What is being asked: Wherever the word "bodies" appears in a line, copy that line.

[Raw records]
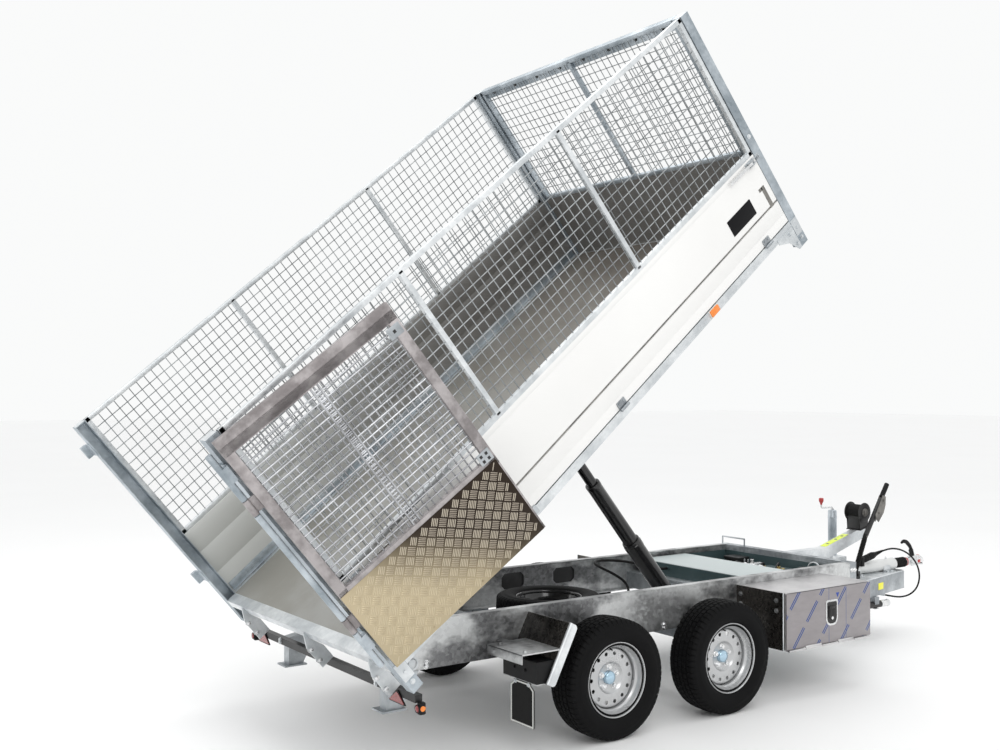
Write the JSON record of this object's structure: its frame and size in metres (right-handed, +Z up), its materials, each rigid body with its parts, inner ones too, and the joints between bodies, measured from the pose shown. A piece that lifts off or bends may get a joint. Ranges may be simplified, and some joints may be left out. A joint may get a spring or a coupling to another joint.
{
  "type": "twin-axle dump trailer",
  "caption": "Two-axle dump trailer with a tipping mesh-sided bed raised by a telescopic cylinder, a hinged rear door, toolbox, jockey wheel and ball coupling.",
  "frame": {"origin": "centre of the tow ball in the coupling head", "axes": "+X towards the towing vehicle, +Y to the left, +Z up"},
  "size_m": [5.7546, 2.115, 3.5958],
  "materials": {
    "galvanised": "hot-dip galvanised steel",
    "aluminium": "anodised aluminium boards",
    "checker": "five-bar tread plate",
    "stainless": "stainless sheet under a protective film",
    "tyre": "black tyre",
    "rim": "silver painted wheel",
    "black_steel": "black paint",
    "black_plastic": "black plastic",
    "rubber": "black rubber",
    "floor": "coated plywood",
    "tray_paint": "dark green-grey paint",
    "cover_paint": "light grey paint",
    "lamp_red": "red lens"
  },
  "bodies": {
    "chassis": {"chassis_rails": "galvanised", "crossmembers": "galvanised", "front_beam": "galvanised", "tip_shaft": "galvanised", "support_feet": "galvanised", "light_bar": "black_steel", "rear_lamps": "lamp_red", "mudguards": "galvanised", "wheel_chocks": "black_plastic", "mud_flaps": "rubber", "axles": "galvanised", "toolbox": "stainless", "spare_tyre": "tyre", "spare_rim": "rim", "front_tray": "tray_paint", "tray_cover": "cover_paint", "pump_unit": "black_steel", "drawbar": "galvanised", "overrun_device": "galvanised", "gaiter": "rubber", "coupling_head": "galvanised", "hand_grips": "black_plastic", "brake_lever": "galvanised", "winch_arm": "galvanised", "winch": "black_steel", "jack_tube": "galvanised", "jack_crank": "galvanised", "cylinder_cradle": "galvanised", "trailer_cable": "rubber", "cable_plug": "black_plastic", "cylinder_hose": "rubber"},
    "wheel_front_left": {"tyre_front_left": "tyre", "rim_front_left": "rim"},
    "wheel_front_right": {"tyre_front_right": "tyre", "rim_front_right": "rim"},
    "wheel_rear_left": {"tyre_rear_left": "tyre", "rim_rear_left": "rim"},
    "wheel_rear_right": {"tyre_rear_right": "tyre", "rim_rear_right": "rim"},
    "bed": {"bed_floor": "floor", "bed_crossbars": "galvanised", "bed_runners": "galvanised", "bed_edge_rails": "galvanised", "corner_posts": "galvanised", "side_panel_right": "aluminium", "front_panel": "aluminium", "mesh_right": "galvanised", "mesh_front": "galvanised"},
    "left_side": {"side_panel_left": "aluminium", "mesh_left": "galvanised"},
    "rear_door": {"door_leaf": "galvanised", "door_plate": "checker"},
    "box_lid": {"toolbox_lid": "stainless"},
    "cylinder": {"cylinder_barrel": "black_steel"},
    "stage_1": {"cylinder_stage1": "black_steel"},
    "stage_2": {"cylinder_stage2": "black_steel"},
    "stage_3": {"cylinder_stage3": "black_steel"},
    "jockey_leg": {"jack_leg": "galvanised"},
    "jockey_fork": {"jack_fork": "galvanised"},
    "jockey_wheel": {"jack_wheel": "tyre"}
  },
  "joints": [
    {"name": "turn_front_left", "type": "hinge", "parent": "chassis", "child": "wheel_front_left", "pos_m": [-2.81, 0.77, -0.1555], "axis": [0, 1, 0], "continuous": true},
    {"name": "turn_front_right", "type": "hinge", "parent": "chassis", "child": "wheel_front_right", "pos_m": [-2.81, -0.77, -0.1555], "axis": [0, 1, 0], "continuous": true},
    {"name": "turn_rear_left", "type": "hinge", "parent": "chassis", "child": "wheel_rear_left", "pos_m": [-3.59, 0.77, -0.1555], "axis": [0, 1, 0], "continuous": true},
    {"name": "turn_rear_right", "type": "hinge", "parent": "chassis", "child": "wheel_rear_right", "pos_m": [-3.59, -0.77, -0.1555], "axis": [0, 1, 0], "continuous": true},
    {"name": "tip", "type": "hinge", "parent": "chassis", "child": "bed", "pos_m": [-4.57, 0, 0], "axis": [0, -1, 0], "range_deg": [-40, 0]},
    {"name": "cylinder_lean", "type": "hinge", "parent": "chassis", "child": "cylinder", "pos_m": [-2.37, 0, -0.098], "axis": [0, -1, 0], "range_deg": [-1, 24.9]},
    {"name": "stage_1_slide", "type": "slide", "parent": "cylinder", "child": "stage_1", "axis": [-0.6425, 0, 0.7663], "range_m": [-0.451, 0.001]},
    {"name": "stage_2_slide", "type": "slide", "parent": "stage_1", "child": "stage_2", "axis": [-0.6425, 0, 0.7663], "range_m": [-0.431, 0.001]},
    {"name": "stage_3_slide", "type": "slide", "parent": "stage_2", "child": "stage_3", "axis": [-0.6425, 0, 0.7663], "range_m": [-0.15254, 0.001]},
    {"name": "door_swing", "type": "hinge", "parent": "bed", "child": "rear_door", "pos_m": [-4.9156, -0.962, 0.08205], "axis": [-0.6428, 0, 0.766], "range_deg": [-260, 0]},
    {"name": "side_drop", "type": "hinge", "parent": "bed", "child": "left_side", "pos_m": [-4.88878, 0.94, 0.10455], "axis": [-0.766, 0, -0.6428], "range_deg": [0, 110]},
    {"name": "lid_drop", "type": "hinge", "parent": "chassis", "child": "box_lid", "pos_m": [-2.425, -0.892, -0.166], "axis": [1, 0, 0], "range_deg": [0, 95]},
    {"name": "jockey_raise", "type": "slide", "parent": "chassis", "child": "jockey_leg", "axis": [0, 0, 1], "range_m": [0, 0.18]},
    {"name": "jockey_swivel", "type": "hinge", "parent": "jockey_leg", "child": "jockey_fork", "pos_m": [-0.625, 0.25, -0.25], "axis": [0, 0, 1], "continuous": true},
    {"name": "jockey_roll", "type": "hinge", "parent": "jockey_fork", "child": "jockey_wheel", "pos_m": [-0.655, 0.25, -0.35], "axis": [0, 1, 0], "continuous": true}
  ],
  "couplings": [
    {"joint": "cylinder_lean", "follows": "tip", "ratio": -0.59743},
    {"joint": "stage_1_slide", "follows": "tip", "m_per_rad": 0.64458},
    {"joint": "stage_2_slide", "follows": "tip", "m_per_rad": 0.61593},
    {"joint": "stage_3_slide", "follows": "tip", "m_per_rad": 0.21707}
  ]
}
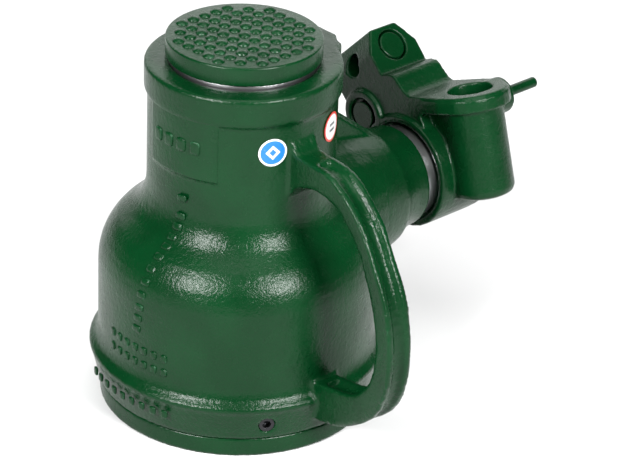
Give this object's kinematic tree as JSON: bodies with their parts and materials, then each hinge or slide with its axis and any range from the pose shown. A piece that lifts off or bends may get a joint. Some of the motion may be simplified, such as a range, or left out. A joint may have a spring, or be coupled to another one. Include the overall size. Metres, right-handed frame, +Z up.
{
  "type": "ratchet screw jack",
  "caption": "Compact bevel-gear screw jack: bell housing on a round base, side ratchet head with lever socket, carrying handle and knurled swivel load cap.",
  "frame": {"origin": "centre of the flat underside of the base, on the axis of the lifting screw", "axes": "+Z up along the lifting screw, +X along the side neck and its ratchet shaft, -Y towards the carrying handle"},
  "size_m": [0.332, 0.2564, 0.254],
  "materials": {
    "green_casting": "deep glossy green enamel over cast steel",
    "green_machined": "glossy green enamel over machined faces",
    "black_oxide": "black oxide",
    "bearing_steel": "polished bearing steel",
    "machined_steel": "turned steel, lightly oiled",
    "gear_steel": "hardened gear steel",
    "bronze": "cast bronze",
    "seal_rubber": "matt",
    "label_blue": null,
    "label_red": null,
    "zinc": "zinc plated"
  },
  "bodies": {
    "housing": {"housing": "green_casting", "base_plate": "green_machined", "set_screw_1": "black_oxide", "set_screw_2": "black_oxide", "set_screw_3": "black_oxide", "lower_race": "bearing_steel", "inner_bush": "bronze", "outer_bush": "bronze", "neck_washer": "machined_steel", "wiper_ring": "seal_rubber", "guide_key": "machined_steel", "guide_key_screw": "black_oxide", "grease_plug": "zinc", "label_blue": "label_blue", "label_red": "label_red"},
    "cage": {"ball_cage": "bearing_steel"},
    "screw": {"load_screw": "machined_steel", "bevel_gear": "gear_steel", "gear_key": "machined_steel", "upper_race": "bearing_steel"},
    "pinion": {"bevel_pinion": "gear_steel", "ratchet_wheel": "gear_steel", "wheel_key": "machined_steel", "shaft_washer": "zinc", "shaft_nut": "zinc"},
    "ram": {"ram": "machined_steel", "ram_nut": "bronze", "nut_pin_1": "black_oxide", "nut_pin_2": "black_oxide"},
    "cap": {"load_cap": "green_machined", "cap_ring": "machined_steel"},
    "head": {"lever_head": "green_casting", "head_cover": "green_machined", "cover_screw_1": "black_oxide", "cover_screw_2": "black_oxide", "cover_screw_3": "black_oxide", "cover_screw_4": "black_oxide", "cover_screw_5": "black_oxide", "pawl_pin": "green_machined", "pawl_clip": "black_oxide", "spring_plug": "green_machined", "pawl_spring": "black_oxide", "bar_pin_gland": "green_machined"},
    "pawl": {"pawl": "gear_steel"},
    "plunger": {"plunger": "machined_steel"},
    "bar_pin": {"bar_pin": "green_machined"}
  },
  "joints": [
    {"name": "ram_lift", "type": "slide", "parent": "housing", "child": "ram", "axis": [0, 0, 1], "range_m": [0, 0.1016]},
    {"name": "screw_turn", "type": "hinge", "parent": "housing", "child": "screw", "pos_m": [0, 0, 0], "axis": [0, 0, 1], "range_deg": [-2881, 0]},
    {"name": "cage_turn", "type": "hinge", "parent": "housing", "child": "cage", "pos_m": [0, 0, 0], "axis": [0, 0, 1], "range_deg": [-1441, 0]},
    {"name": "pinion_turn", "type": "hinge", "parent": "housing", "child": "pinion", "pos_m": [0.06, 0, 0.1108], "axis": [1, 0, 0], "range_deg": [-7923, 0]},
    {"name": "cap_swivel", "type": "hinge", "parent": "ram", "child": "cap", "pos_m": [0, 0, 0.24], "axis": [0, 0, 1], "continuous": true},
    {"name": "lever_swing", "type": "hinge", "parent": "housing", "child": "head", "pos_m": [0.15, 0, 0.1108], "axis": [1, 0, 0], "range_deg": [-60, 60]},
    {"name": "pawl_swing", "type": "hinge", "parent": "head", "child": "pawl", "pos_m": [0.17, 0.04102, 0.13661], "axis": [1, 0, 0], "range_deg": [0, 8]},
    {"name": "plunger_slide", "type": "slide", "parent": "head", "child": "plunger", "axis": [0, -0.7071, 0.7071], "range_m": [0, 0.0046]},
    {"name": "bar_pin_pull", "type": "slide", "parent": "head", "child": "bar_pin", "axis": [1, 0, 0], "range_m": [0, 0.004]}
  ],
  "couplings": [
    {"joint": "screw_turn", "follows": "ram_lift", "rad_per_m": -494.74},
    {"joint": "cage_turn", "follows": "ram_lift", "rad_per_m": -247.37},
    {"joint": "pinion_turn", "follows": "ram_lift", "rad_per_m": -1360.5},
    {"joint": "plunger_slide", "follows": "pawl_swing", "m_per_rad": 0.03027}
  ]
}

Solution:
Write the JSON record of this object's structure: its frame and size in metres (right-handed, +Z up), its materials, each rigid body with its parts, inner ones too, and the joints between bodies, measured from the pose shown. A piece that lifts off or bends may get a joint. Ranges may be simplified, and some joints may be left out. A joint may get a spring or a coupling to another joint.
  "bodies": {
Give this object's kinematic tree as JSON: bodies with their parts and materials, then each hinge or slide with its axis and any range from the pose shown. A piece that lifts off or bends may get a joint. Some of the motion may be simplified, such as a range, or left out. A joint may have a spring, or be coupled to another one. Include the overall size. Metres, right-handed frame, +Z up.
  "bodies": {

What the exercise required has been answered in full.